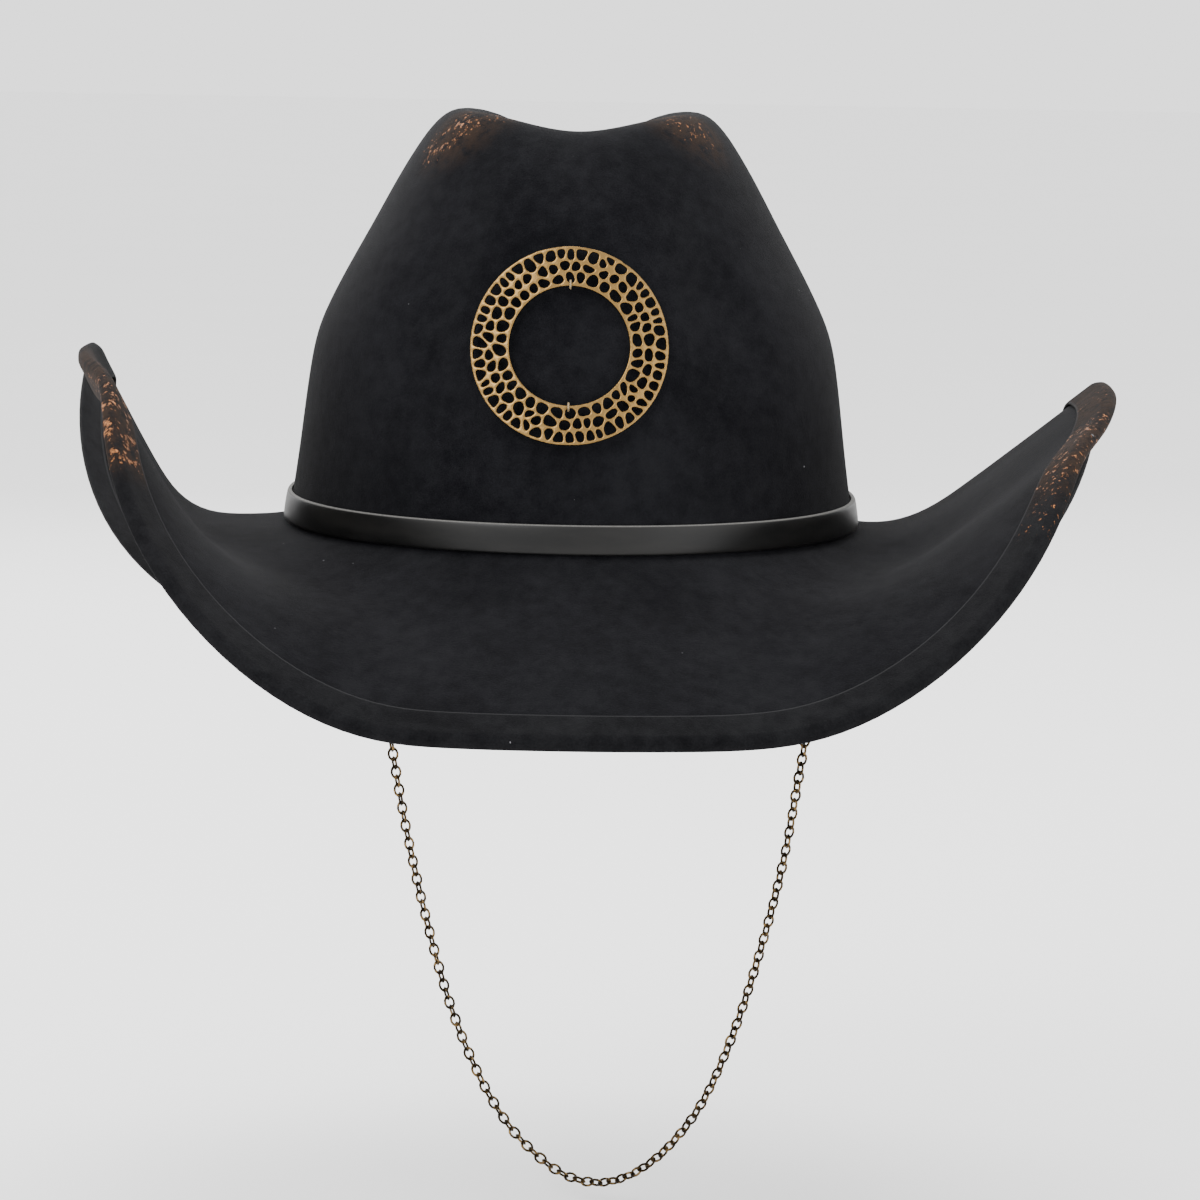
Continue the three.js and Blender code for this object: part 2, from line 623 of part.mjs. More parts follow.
// Rounds an opening by cutting its corners off.
const withoutCorners = (points) => points.flatMap((p, i) => {
  const next = points[(i + 1) % points.length];
  return [p.clone().lerp(next, CORNER_CUT), next.clone().lerp(p, CORNER_CUT)];
});

function pathFrom(points, path) {
  path.setFromPoints(points);
  path.closePath();
  return path;
}

function ringShape() {
  const circle = (radius) => Array.from({ length: RING.sides }, (_, i) => (
    polar({ turn: (2 * PI * i) / RING.sides, radius })
  ));
  const shape = pathFrom(circle(RING.outer), new THREE.Shape());
  shape.holes.push(pathFrom(circle(RING.inner), new THREE.Path()));
  for (const opening of ringOpenings().map(withoutShortSides)) {
    const open = abs(THREE.ShapeUtils.area(opening)) > SMALLEST_OPENING;
    if (open) shape.holes.push(pathFrom(withoutCorners(opening), new THREE.Path()));
  }
  return shape;
}

// The flat ring, bent round a drum that stands upright behind it.
function ringOrnament() {
  const geometry = new THREE.ExtrudeGeometry(ringShape(), { depth: RING.thick, bevelEnabled: false });
  const spots = geometry.attributes.position;
  for (let i = 0; i < spots.count; i += 1) {
    const turn = spots.getX(i) / RING.bend;
    const radius = RING.bend + spots.getZ(i);
    spots.setXYZ(i, radius * sin(turn), spots.getY(i), radius * cos(turn) - RING.bend);
  }
  return geometry.applyMatrix4(ringFrame());
}

// A thread over the inner rim: up through the hole, over, and down through an opening of the inner row.
function stitch(side) {
  const clear = GAP + STITCH.radius;
  const span = RING.rim / 2 + clear;
  const middle = side * (RING.inner + RING.rim / 2);
  const spots = [[middle - span, 0]];
  for (let k = 0; k <= STITCH.arcSteps; k += 1) {
    const turn = PI - (PI * k) / STITCH.arcSteps;
    spots.push([middle + span * cos(turn), RING.thick + span * sin(turn)]);
  }
  spots.push([middle + span, 0]);
  return sweep(pathSections(spots, STITCH.radius, STITCH.sides), false).applyMatrix4(ringFrame());
}

// Round sections along an open path in the plane x = 0, given as its y and z.
function pathSections(spots, radius, sides) {
  const sideways = new THREE.Vector3(1, 0, 0);
  const points = spots.map(([y, z]) => new THREE.Vector3(0, y, z));
  return points.map((point, i) => {
    const before = points[max(0, i - 1)];
    const after = points[min(points.length - 1, i + 1)];
    const across = after.clone().sub(before).normalize().cross(sideways);
    return roundSection(point, radius, across, sideways, sides);
  });
}

addPiece('ring_ornament', ringOrnament(), brass);
addPiece('ring_stitch_top', stitch(1), thread);
addPiece('ring_stitch_bottom', stitch(-1), thread);

// ---- chain hangers ----
const TAB_HOLE = D_RING.wire + GAP;
const D_HALF_BAR = TAB.width / 2 + GAP + D_RING.wire;
const D_DEPTH = D_RING.side + D_HALF_BAR; // from the bar down to the bottom of the bow
const JUMP_RADIUS = JUMP_RING.inner + JUMP_RING.wire;
const JUMP_DROP = D_DEPTH + JUMP_RING.inner - D_RING.wire - GAP;

// A hanger's frame: its origin is the middle of the D ring's bar, its x runs along the bar, its y points
// in towards the head and its z up.
function hangerFrame(turn) {
  const outward = outwardAt(turn);
  const inward = outward.clone().negate();
  const along = inward.clone().cross(UP);
  const room = GAP + ovalSag(TAB.width) + TAB.thick / 2;
  const origin = sweatPoint(turn, SWEAT_OUTSIDE - SWEAT.thick, TAB.top).addScaledVector(inward, room);
  origin.z = -TAB.drop;
  return new THREE.Matrix4().makeBasis(along, inward, UP).setPosition(origin);
}

// Lays the side view's x along the hanger's y, its y along z and its depth along x.
const TAB_TURN = new THREE.Matrix4().makeBasis(new THREE.Vector3(0, 1, 0), UP, new THREE.Vector3(1, 0, 0));

// The tab's side view: a strip that widens round the hole in its fold.
function chainTab() {
  const eye = TAB_HOLE + TAB.wall;
  const half = TAB.thick / 2;
  const bend = atan2(half, sqrt(eye ** 2 - half ** 2));
  const outline = new THREE.Shape();
  outline.moveTo(half, TAB.top + TAB.drop);
  outline.lineTo(-half, TAB.top + TAB.drop);
  outline.absarc(0, 0, eye, PI / 2 + bend, (5 * PI) / 2 - bend, false);
  const hole = new THREE.Path();
  hole.absarc(0, 0, TAB_HOLE, 0, 2 * PI, true);
  outline.holes.push(hole);
  const { width: depth, arcSteps: curveSegments } = TAB;
  const geometry = new THREE.ExtrudeGeometry(outline, { depth, bevelEnabled: false, curveSegments });
  geometry.translate(0, 0, -TAB.width / 2);
  return geometry.applyMatrix4(TAB_TURN);
}
// Points of an arc in the hanger's plane y = 0.
function arcSpots(x, z, radius, from, to, steps) {
  return Array.from({ length: steps + 1 }, (_, k) => {
    const turn = from + ((to - from) * k) / steps;
    return new THREE.Vector3(x + radius * cos(turn), 0, z + radius * sin(turn));
  });
}

function dRing() {
  const { corner, cornerSteps, arcSteps, side, wire, sides } = D_RING;
  const bend = D_HALF_BAR - corner;
  const spots = [
    ...arcSpots(bend, -corner, corner, PI / 2, 0, cornerSteps),
    ...arcSpots(0, -side, D_HALF_BAR, 0, -PI, arcSteps),
    ...arcSpots(-bend, -corner, corner, PI, PI / 2, cornerSteps),
  ];
  return ringAlong(spots, new THREE.Vector3(0, 1, 0), wire, sides);
}

function jumpRing() {
  const { wire, steps, sides } = JUMP_RING;
  const spots = Array.from({ length: steps }, (_, k) => {
    const turn = (2 * PI * k) / steps;
    return new THREE.Vector3(0, JUMP_RADIUS * cos(turn), JUMP_RADIUS * sin(turn) - JUMP_DROP);
  });
  return ringAlong(spots, new THREE.Vector3(1, 0, 0), wire, sides);
}

// A closed wire through points of one plane.
function ringAlong(spots, planeNormal, wire, sides) {
  const count = spots.length;
  const sections = spots.map((point, i) => {
    const along = spots[(i + 1) % count].clone().sub(spots[(i + count - 1) % count]).normalize();
    return roundSection(point, wire, along.clone().cross(planeNormal), planeNormal, sides);
  });
  return sweep(sections, true);
}

for (const [side, turn] of Object.entries(HANGER_TURNS)) {
  const frame = hangerFrame(turn);
  addPiece(`chain_tab_${side}`, chainTab().applyMatrix4(frame), strapLeather);
  addPiece(`chain_ring_${side}`, dRing().applyMatrix4(frame), darkBrass);
  addPiece(`jump_ring_${side}`, jumpRing().applyMatrix4(frame), darkBrass);
}

// ---- chin chain ----
function chinChain() {
  const outline = new THREE.Shape();
  const radius = CHAIN_DIAMETER / 2;
  for (let i = 0; i < CHAIN_SIDES; i += 1) {
    const turn = (2 * PI * i) / CHAIN_SIDES;
    if (i === 0) outline.moveTo(radius, 0);
    else outline.lineTo(radius * cos(turn), radius * sin(turn));
  }
  outline.closePath();
  const spots = CHAIN_POINTS.map((p) => new THREE.Vector3(...p));
  const route = new THREE.CatmullRomCurve3(spots, false, 'centripetal');
  return new THREE.ExtrudeGeometry(outline, { steps: CHAIN_STEPS, extrudePath: route });
}

addPiece('chin_chain', chinChain(), darkBrass);

export default hat;
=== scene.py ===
# %% [markdown]
# # A creased felt hat with a pierced ring and a chain chin strap
#
# The hat is one blocked piece of wool felt. A folded strip binds the edge of its brim, a glossy leather band
# runs round the foot of its crown, and a pierced brass ring is sewn on the front. A fine brass chain hangs
# under the brim from two small rings.
#
# The measured model is loaded first, and stays where it is. Each cell then makes one piece round it, in the
# same metres, and gives it a finish of its own. Up is +Z and the front of the hat faces -Y.

# %% Load the measured hat
import math
import random

import bmesh
import bpy
from mathutils import Matrix, Vector
from mathutils.geometry import interpolate_bezier


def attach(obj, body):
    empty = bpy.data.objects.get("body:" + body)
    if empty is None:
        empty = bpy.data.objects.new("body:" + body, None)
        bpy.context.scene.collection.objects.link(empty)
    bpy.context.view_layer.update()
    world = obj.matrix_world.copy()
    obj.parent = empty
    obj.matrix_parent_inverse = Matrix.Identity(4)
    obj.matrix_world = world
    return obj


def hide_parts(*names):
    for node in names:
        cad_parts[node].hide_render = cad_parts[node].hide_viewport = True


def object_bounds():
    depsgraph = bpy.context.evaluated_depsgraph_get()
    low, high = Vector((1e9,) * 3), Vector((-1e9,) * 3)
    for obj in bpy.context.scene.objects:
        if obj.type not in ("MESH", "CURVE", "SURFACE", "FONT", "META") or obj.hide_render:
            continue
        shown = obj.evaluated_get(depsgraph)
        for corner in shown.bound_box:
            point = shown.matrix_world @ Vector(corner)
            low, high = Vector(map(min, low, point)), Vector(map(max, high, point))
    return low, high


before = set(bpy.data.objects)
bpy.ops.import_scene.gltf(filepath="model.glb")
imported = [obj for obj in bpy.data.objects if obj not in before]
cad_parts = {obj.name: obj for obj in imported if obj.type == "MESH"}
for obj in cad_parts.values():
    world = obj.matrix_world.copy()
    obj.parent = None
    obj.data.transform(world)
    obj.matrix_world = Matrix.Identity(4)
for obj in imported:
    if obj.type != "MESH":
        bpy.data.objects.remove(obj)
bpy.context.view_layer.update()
MM = 0.001
UP = Vector((0, 0, 1))
ACROSS = Vector((1, 0, 0))

# %% [markdown]
# ## Selecting
#
# An operator acts on everything that is selected, and the measured pieces start out selected. So each step
# first drops the whole selection and takes up one object.

# %% Take up one object
def drop_all():
    if bpy.context.object and bpy.context.object.mode != "OBJECT":
        bpy.ops.object.mode_set(mode="OBJECT")
    bpy.ops.object.select_all(action="DESELECT")


def take(piece):
    drop_all()
    piece.select_set(True)
    bpy.context.view_layer.objects.active = piece
    return piece


def apply_modifier(piece, kind, **settings):
    take(piece)
    modifier = piece.modifiers.new(kind.title(), kind)
    for name, value in settings.items():
        setattr(modifier, name, value)
    bpy.ops.object.modifier_apply(modifier=modifier.name)


# %% [markdown]
# ## The camera
#
# A long lens a little above the brim shows the hat from the front. The hat leans a degree to its right, so
# the camera is turned by that much about its own line of sight, and a small shift leaves room for the chain.

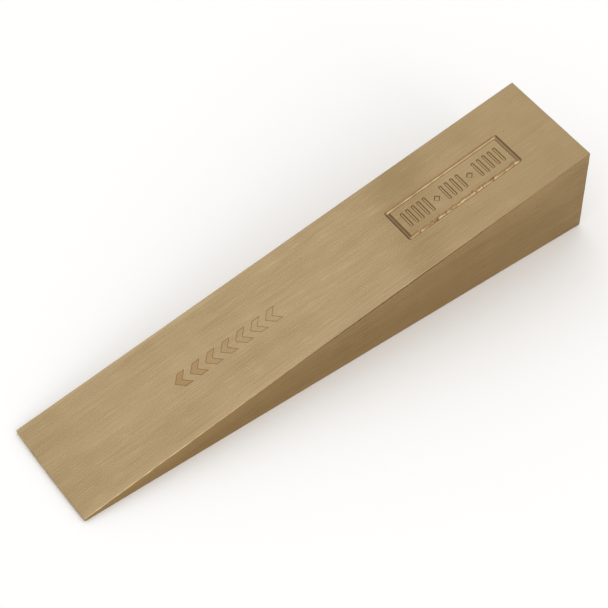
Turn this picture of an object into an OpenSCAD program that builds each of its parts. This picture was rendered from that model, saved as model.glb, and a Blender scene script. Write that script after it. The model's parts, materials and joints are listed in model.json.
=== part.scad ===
// Solid non-sparking taper wedge, cut from square bronze bar.
// It lies on its lower sloping face, with the struck end at -X and the thin tip at +X.
// The origin is the middle of the rectangle under the wedge, on the surface it lies on.

/* [Body] */
// Length along the centre line, from the struck end to the tip
length = 202; // [180:1:300]
// Side of the square bar that the wedge is cut from
bar_side = 40; // [30:0.5:60]
// Metal ground off each long face of the bar
grind_off = 0.25; // [0:0.05:0.5]
// Thickness of the blunt tip
tip_t = 1.5; // [1:0.1:5]
// Width of the small bevel that breaks every edge
edge_break = 0.3; // [0.1:0.05:0.4]

/* [Engraved panel] */
// Distance from the struck end to the panel, along the upper face
panel_start = 18.3; // [10:0.1:25]
// Outer length of the panel's border
panel_l = 47.7; // [46:0.1:60]
// Outer width of the panel's border
panel_w = 14; // [12:0.1:20]
// Width of the border groove on the two short sides
end_groove_w = 1.7; // [1:0.1:2]
// Width of the border groove on the two long sides
side_groove_w = 1.5; // [1:0.1:2]
// Depth of the border groove
groove_d = 0.5; // [0.2:0.05:1]
// Radius of the border's outer corners
panel_r = 0.9; // [0.3:0.1:1.5]

/* [Tally marks] */
// Length of a tally bar, across the wedge
bar_l = 6.6; // [3:0.1:7]
// Width of a tally bar
bar_w = 1.2; // [0.6:0.1:1.4]
// Distance between neighbouring bars
bar_pitch = 2.3; // [2:0.05:2.35]
// Size of the lozenge between two groups of bars
lozenge = 2.8; // [1:0.1:3]
// Depth of the tally bars and lozenges
mark_d = 0.35; // [0.1:0.05:0.8]

/* [Drive arrows] */
// Distance from the struck end to the first arrow, along the upper face
arrows_start = 114; // [90:0.5:115]
// Number of arrows
arrow_count = 7; // [1:1:8]
// Distance between neighbouring arrows
arrow_pitch = 5.9; // [4:0.1:6]
// Length of an arrow across the wedge
arrow_w = 5.5; // [4:0.1:8]
// Thickness of an arrow along the wedge
arrow_t = 3; // [2.4:0.1:3.5]
// How far an arrow's point runs ahead of its tails
arrow_reach = 2.6; // [1:0.1:3.5]
// Width of the etched outline
etch_w = 0.3; // [0.2:0.05:0.4]
// Depth of the etched outline
etch_d = 0.1; // [0.05:0.01:0.2]

/* [Hidden] */
$fn = 48;
side = bar_side - 2 * grind_off;
half_taper = atan((side - tip_t) / 2 / length);
face_l = sqrt(pow(length, 2) + pow((side - tip_t) / 2, 2));
over = 5;
tally_groups = [[0, 1, 2, 3, 4], [7, 8, 9, 10], [13, 14, 15, 16, 17]];
lozenge_places = [5.5, 11.5];
tally_middle = 8.5;
bronze = [0.67, 0.58, 0.43];

// Profile of the wedge seen from the side, centre line along X, corners going round anticlockwise
profile = [
    [0, -side / 2],
    [length, -tip_t / 2],
    [length, tip_t / 2],
    [0, side / 2]
];
// The same profile seen from above
plan = [
    [0, -side / 2],
    [length, -side / 2],
    [length, side / 2],
    [0, side / 2]
];

// A point moved by a distance from p towards q
function towards(p, q, distance) = p + distance * (q - p) / norm(q - p);

// An outline with each of its corners replaced by a bevel
function bevelled(outline) = [
    for (i = [0 : len(outline) - 1])
        let (before = outline[(i + len(outline) - 1) % len(outline)])
        let (after = outline[(i + 1) % len(outline)])
        for (end = [before, after])
            towards(outline[i], end, edge_break)
];

// Position along X of a profile point once the lower face lies flat
function laid_x(p) = p[0] * cos(half_taper) + p[1] * sin(half_taper);
laid_xs = [for (p = bevelled(profile)) laid_x(p)];
middle_x = (min(laid_xs) + max(laid_xs)) / 2;
rise = side / 2 * cos(half_taper);

// Turns the wedge from its centre line to lying on its lower face, with the origin under its middle
module lay_flat() {
    translate([-middle_x, 0, rise])
        rotate([0, half_taper, 0])
            children();
}

// Local frame of the upper face: X along it from the struck end, Z out of the metal
module on_upper_face() {
    translate([0, 0, side / 2])
        rotate([0, half_taper, 0])
            children();
}

// Long prism that takes the sharp edge off both sides of the upper face
module long_edge_bevel() {
    on_upper_face()
        translate([-over, 0, 0])
            rotate([90, 0, 90])
                linear_extrude(face_l + 2 * over)
                    polygon([
                        [-side / 2, -2 * side],
                        [side / 2, -2 * side],
                        [side / 2, -edge_break],
                        [side / 2 - edge_break, 0],
                        [-side / 2 + edge_break, 0],
                        [-side / 2, -edge_break]
                    ]);
}

// The plain ground wedge, centre line along X
module blank() {
    intersection() {
        rotate([90, 0, 0])
            linear_extrude(side + 2 * over, center = true)
                polygon(bevelled(profile));
        linear_extrude(side + 2 * over, center = true)
            polygon(bevelled(plan));
        long_edge_bevel();
        mirror([0, 0, 1])
            long_edge_bevel();
    }
}

// Rectangle with round corners, centred
module round_rect(l, w, r) {
    square([l - 2 * r, w], center = true);
    square([l, w - 2 * r], center = true);
    for (x = [-1, 1])
        for (y = [-1, 1])
            translate([x * (l / 2 - r), y * (w / 2 - r)])
                circle(r);
}

// Border groove of the panel, centred
module panel_border() {
    difference() {
        round_rect(panel_l, panel_w, panel_r);
        square([panel_l - 2 * end_groove_w, panel_w - 2 * side_groove_w], center = true);
    }
}

// Tally bar with round ends, running across the wedge
module tally_bar() {
    square([bar_w, bar_l - bar_w], center = true);
    for (y = [-1, 1])
        translate([0, y * (bar_l - bar_w) / 2])
            circle(bar_w / 2);
}

// Groups of tally bars with a lozenge between neighbouring groups, centred
module tally_row() {
    for (group = tally_groups)
        for (place = group)
            translate([(place - tally_middle) * bar_pitch, 0])
                tally_bar();
    for (place = lozenge_places)
        translate([(place - tally_middle) * bar_pitch, 0])
            rotate(45)
                square(lozenge / sqrt(2), center = true);
}

// Filled arrow head pointing along X, shrunk on every side by inset
module arrow_head(inset) {
    slope = atan2(arrow_w / 2, arrow_reach);
    half_w = arrow_w / 2 - inset;
    back = inset / sin(slope);
    tail = (arrow_w / 2 - half_w) / tan(slope);
    polygon([
        [tail + back, half_w],
        [tail + arrow_t - back, half_w],
        [arrow_reach + arrow_t - back, 0],
        [tail + arrow_t - back, -half_w],
        [tail + back, -half_w],
        [arrow_reach + back, 0]
    ]);
}

// Row of arrow outlines pointing to the tip
module arrow_row() {
    for (i = [0 : arrow_count - 1])
        translate([i * arrow_pitch, 0])
            difference() {
                arrow_head(0);
                arrow_head(etch_w);
            }
}

// Cuts a flat outline into the upper face to a depth
module engrave(depth) {
    on_upper_face()
        translate([0, 0, -depth])
            linear_extrude(depth + over)
                children();
}

// The whole wedge
module wedge_body() {
    color(bronze)
        lay_flat()
            difference() {
                blank();
                engrave(groove_d)
                    translate([panel_start + panel_l / 2, 0])
                        panel_border();
                engrave(mark_d)
                    translate([panel_start + panel_l / 2, 0])
                        tally_row();
                engrave(etch_d)
                    translate([arrows_start, 0])
                        arrow_row();
            }
}

wedge_body();
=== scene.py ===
"""Looks of a solid bronze taper wedge: ground lengthwise, with an engraved panel and etched arrows."""

import json
import math
import random

import bmesh
import bpy
import numpy as np
from mathutils import Matrix, Vector, noise
from mathutils.geometry import delaunay_2d_cdt
from mathutils.kdtree import KDTree


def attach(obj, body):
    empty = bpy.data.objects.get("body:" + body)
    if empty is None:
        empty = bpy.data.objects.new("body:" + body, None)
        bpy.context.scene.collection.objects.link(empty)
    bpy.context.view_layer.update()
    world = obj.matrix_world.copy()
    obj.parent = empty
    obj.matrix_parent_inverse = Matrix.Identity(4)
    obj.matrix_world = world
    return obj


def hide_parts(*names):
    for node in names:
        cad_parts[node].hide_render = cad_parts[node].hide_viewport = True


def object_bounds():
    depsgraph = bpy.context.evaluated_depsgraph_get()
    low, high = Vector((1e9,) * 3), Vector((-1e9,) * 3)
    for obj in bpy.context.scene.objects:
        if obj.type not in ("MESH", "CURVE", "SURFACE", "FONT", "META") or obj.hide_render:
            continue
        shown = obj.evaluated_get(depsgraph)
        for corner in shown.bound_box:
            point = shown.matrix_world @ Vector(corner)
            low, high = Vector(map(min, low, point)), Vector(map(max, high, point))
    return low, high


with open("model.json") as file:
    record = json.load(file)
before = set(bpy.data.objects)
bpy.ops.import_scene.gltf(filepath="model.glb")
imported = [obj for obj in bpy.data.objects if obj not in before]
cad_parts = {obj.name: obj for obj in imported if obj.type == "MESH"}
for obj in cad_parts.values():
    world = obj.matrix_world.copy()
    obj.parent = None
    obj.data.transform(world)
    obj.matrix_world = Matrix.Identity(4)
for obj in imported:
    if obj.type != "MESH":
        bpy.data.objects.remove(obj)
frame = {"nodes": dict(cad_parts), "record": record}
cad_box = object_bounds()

# ---------------------------------------------------------------------------
# Sizes. Shapes are laid out in millimetres and turned into metres at the end.
# ---------------------------------------------------------------------------
MM = 0.001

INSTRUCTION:
Go back over the listing above and copy exactly the lines that begin at the line with "Turn this picture" and stop after the line with "edge_break = 0.3; // [0.1:0.05:0.4]"; leave out every other line.

WRITTEN SOLUTION:
Turn this picture of an object into an OpenSCAD program that builds each of its parts. This picture was rendered from that model, saved as model.glb, and a Blender scene script. Write that script after it. The model's parts, materials and joints are listed in model.json.
=== part.scad ===
// Solid non-sparking taper wedge, cut from square bronze bar.
// It lies on its lower sloping face, with the struck end at -X and the thin tip at +X.
// The origin is the middle of the rectangle under the wedge, on the surface it lies on.

/* [Body] */
// Length along the centre line, from the struck end to the tip
length = 202; // [180:1:300]
// Side of the square bar that the wedge is cut from
bar_side = 40; // [30:0.5:60]
// Metal ground off each long face of the bar
grind_off = 0.25; // [0:0.05:0.5]
// Thickness of the blunt tip
tip_t = 1.5; // [1:0.1:5]
// Width of the small bevel that breaks every edge
edge_break = 0.3; // [0.1:0.05:0.4]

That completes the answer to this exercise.